LAWS(P&H)-1970-4-41

JATTI Vs. DHANI

Decided On April 22, 1970
JATTI Appellant
V/S
DHANI Respondents

JUDGEMENT

(1.) This petition for revision was referred by me with the concurrence of the Chief Justice for decision by a larger Bench and that is how it has been placed before us.

(2.) The facts are mentioned in the referring order and I reproduce that part of the order :-

(3.) The contention of Mr.
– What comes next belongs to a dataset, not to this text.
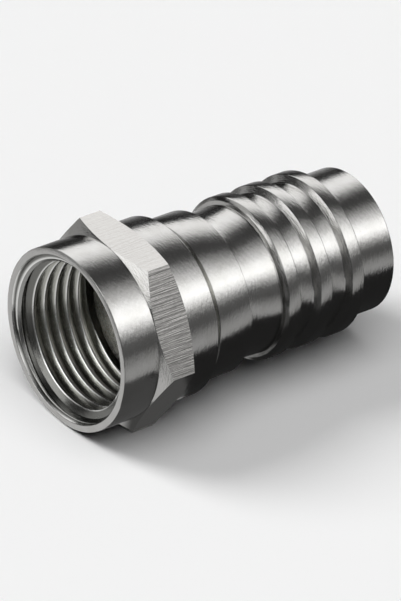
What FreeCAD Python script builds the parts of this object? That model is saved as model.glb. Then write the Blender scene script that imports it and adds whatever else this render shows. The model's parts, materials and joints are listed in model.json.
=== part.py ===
import FreeCAD, Part
import math
import os

# Crimp plug for a coaxial television cable, lying on one flat of its nut, in millimetres.
# The axis is X: the nut opens towards -X and the cable goes in from +X, Z is up.
# The origin is the centre of the post's front face, where the rim of the socket seats.

# Thread of the nut, 3/8 inch with 32 turns to the inch, bored to its inner diameter
thread_diameter = 9.525
thread_height = 0.4125
thread_runout = 0.25
relief_depth = 0.09

# Mouth and collars of the nut
nut_reach = 5.15
mouth_flare = 0.30
countersink_depth = 0.70
rim_width = 0.40
front_collar_length = 2.45
rear_wall = 0.4825
lip_thickness = 0.87
nut_edge_break = 0.06
nut_rear_chamfer = 0.12

# Hexagon of the nut
flat_rise = 0.0375
hex_length = 2.27
hex_chamfer_angle = 25.0

# Post that carries the nut and holds the cable's core
core_diameter = 4.57
core_clearance = 0.09
post_wall = 0.425
flange_thickness = 0.75
flange_clearance = 0.15
neck_rise = 0.65
shoulder_length = 0.45
barb_height = 0.25
barb_length = 1.60
tip_wall = 0.16
tip_recess = 1.25
post_edge_break = 0.08

# Play that lets the nut turn
neck_clearance = 0.05
flange_gap = 0.10
rear_gap = 0.28

# Sleeve that is pressed on the post and crimped on the cable's jacket
jacket_gap = 1.05
hub_length = 2.46
hub_rise = 0.44
hub_front_chamfer = 0.18
hub_bore_length = 2.25
plain_length = 2.51
sleeve_wall = 0.56
end_wall = 0.45
end_length = 2.74
sleeve_edge_break = 0.08
sleeve_end_chamfer = 0.10

# Ridges for the crimping tool
ridge_count = 3
ridge_height = 0.48
ridge_land = 0.82
groove_width = 1.48
groove_flank = 0.22
ridge_chamfer_length = 0.18
ridge_chamfer_height = 0.22

# Radii that follow from these sizes
thread_radius = thread_diameter / 2
thread_bore_radius = thread_radius - thread_height
relief_radius = thread_radius + relief_depth
mouth_radius = thread_radius + mouth_flare
front_collar_radius = mouth_radius + rim_width
rear_collar_radius = relief_radius + rear_wall
flat_radius = front_collar_radius + flat_rise
post_bore_radius = core_diameter / 2 + core_clearance
tail_radius = post_bore_radius + post_wall
neck_radius = tail_radius + neck_rise
flange_radius = thread_bore_radius - flange_clearance
lip_bore_radius = neck_radius + neck_clearance
sleeve_bore_radius = tail_radius + jacket_gap
sleeve_radius = sleeve_bore_radius + sleeve_wall
hub_radius = sleeve_radius + hub_rise
ridge_radius = sleeve_radius + ridge_height
end_radius = sleeve_bore_radius + end_wall

# Places along the axis, from the post's front face
nut_front = -nut_reach
hex_front = nut_front + front_collar_length
hex_rear = hex_front + hex_length
lip_front = flange_thickness + flange_gap
nut_rear = lip_front + lip_thickness
sleeve_front = nut_rear + rear_gap
hub_rear = sleeve_front + hub_length
hub_bore_rear = sleeve_front + hub_bore_length
ridges_front = hub_rear + plain_length
ridge_pitch = ridge_land + groove_width
ridges_rear = ridges_front + ridge_chamfer_length + (ridge_count - 1) * ridge_pitch + ridge_land
sleeve_rear = ridges_rear + end_length
post_rear = sleeve_rear - tip_recess

origin = FreeCAD.Vector(0, 0, 0)
axis = FreeCAD.Vector(1, 0, 0)


def turned(outline):
    # Solid turned about the axis from corners given as (place along the axis, radius)
    corners = [FreeCAD.Vector(place, 0, radius) for place, radius in outline]
    section = Part.Face(Part.makePolygon(corners + corners[:1]))
    return section.revolve(origin, axis, 360)


def hexagon():
    # Hexagonal bar with one flat down, both ends turned to a cone
    corner_radius = flat_radius / math.cos(math.radians(30))
    corners = []
    for index in range(7):
        angle = math.radians(60 * index)
        y = corner_radius * math.cos(angle)
        z = corner_radius * math.sin(angle)
        corners.append(FreeCAD.Vector(hex_front, y, z))
    bar = Part.Face(Part.makePolygon(corners)).extrude(axis * hex_length)

    # The two cones meet outside the corners, so each corner keeps a straight edge
    middle = hex_length / 2
    cone_radius = front_collar_radius + middle / math.tan(math.radians(hex_chamfer_angle))
    cones = turned([
        (hex_front, 0),
        (hex_front, front_collar_radius),
        (hex_front + middle, cone_radius),
        (hex_rear, front_collar_radius),
        (hex_rear, 0),
    ])
    return bar.common(cones)


def coupling_nut():
    hex_middle = (hex_front + hex_rear) / 2
    collars = turned([
        (nut_front, 0),
        (nut_front, front_collar_radius - nut_edge_break),
        (nut_front + nut_edge_break, front_collar_radius),
        (hex_middle, front_collar_radius),
        (hex_middle, rear_collar_radius),
        (nut_rear - nut_rear_chamfer, rear_collar_radius),
        (nut_rear, rear_collar_radius - nut_rear_chamfer),
        (nut_rear, 0),
    ])
    # The post's flange lies in the wide part, and the narrow part turns on its neck
    cavity = turned([
        (nut_front, 0),
        (nut_front, mouth_radius),
        (nut_front + countersink_depth, thread_bore_radius),
        (-thread_runout, thread_bore_radius),
        (-thread_runout, relief_radius),
        (lip_front, relief_radius),
        (lip_front, lip_bore_radius),
        (nut_rear, lip_bore_radius),
        (nut_rear, 0),
    ])
    return collars.fuse(hexagon()).cut(cavity).removeSplitter()


def inner_post():
    return turned([
        (0, post_bore_radius),
        (0, flange_radius - post_edge_break),
        (post_edge_break, flange_radius),
        (flange_thickness, flange_radius),
        (flange_thickness, neck_radius),
        (hub_bore_rear, neck_radius),
        (hub_bore_rear + shoulder_length, tail_radius),
        (post_rear - barb_length, tail_radius),
        (post_rear - barb_length, tail_radius + barb_height),
        (post_rear, post_bore_radius + tip_wall),
        (post_rear, post_bore_radius),
    ])


def ridge_outline():
    # A square shoulder leads to the first ridge, and grooves with sloping sides part the ridges
    outline = [
        (ridges_front, sleeve_radius),
        (ridges_front, ridge_radius - ridge_chamfer_height),
    ]
    land_start = ridges_front + ridge_chamfer_length
    for ridge in range(ridge_count):
        land_end = land_start + ridge_land
        outline.append((land_start, ridge_radius))
        outline.append((land_end, ridge_radius))
        if ridge < ridge_count - 1:
            outline.append((land_end + groove_flank, sleeve_radius))
            outline.append((land_end + groove_width - groove_flank, sleeve_radius))
        land_start = land_end + groove_width
    return outline


def crimp_sleeve():
    return turned([
        (sleeve_front, neck_radius),
        (sleeve_front, hub_radius - hub_front_chamfer),
        (sleeve_front + hub_front_chamfer, hub_radius),
        (hub_rear - sleeve_edge_break, hub_radius),
        (hub_rear, hub_radius - sleeve_edge_break),
        (hub_rear, sleeve_radius),
        *ridge_outline(),
        (ridges_rear + groove_flank, end_radius),
        (sleeve_rear - sleeve_end_chamfer, end_radius),
        (sleeve_rear, end_radius - sleeve_end_chamfer),
        (sleeve_rear, sleeve_bore_radius),
        (hub_bore_rear, sleeve_bore_radius),
        (hub_bore_rear, neck_radius),
    ])


os.makedirs("parts", exist_ok=True)
pieces = {
    "coupling_nut": coupling_nut(),
    "inner_post": inner_post(),
    "crimp_sleeve": crimp_sleeve(),
}
for name, shape in pieces.items():
    shape.exportStep(f"parts/{name}.step")
    print(f"{name}: {len(shape.Solids)} solid, valid {shape.isValid()}, {shape.Volume:.2f} mm3")
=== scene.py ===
import json
import math

import bmesh
import bpy
from mathutils import Matrix, Vector


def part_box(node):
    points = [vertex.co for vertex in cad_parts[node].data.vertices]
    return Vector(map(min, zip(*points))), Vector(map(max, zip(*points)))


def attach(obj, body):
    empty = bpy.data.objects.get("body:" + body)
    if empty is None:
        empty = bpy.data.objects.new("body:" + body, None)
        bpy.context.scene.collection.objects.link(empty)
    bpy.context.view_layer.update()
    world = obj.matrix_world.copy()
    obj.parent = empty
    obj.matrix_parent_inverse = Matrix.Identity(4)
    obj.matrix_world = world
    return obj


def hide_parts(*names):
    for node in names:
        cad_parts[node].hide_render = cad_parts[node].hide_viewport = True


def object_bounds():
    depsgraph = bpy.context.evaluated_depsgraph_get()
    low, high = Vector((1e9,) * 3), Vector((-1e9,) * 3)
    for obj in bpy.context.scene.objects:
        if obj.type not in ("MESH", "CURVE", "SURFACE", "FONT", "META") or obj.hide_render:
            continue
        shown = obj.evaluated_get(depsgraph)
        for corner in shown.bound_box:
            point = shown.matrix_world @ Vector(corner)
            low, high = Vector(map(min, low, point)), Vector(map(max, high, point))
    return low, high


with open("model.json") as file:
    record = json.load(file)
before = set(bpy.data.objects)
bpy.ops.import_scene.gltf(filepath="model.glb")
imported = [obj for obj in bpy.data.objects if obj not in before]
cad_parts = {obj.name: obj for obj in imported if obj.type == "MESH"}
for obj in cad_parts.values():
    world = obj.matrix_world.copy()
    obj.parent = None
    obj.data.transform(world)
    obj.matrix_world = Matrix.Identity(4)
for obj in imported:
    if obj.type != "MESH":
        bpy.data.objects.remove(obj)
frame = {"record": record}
cadLow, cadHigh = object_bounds()
print("frame loaded")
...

Sarin, learned Counsel for the petitioner, is that in the application for deposit, Rs. 7,400/- is mentioned instead of Rs. 7,403/-. It is also conceded that mistake was made by the official of the Court in scoring the amount of Rs. 7400/- and instead inserting the amount of Rs. 7303/-, but the learned Counsel maintains that we must assume that the intention of the respondent was that he wanted only to deposit Rs. 7400/- and not Rs. 7403/-, and therefore, even if benefit is given to him of the mistake committed by the Court, it will still make his deposit short by Rs. 3/-. On the surface, this argument is not only plausible but is convincing, but the argument loses sight of the fact that it is impossible to predict what would have happened between the interval when the amount of Rs. 7400/- was mentioned in the application and the time when actually the deposit was to be made. The possibility that the mistake could have been discovered cannot be ruled out. On the facts and circumstances of this case, the mistake could not be discovered because in the meantime the Court had intervened and scored off the sum of Rs. 7400/- and put instead Rs. 7303/-. Therefore, there is no manner by which we can accept the contention of Mr. Sarin, learned Counsel for the petitioner, that necessarily the respondent deposited Rs. 7400/- and not Rs. 7403/-. The possibility is very much there that when the Court interfered it could have interfered to bring on record the exact amount of Rs. 7403/-, and if that had happened there can be no question of the suit for pre-emption being dismissed for want of deposit of Rs. 3/-. It is not disputed that the mistake of Court can be set right and no one can be penalised for such a mistake. Indeed, this matter is settled by the decision of the Supreme Court in Jang Singh v. Brij Lal, 1963 65 PunLR 884. It is no doubt true that in my referring order I did entertain a doubt as to whether the decision of the Supreme Court would be applicable to the facts of the present case, but I was not very certain as to what would be the correct position on the facts of the present case and it was for that reason that I thought it fit to refer this case to a larger Bench. I have had the able assistance of my learned brother and I am now clear in my mind that the trial Court was right in condoning the delay in allowing the decree-holders to make good the shortfall. No other conclusion is possible.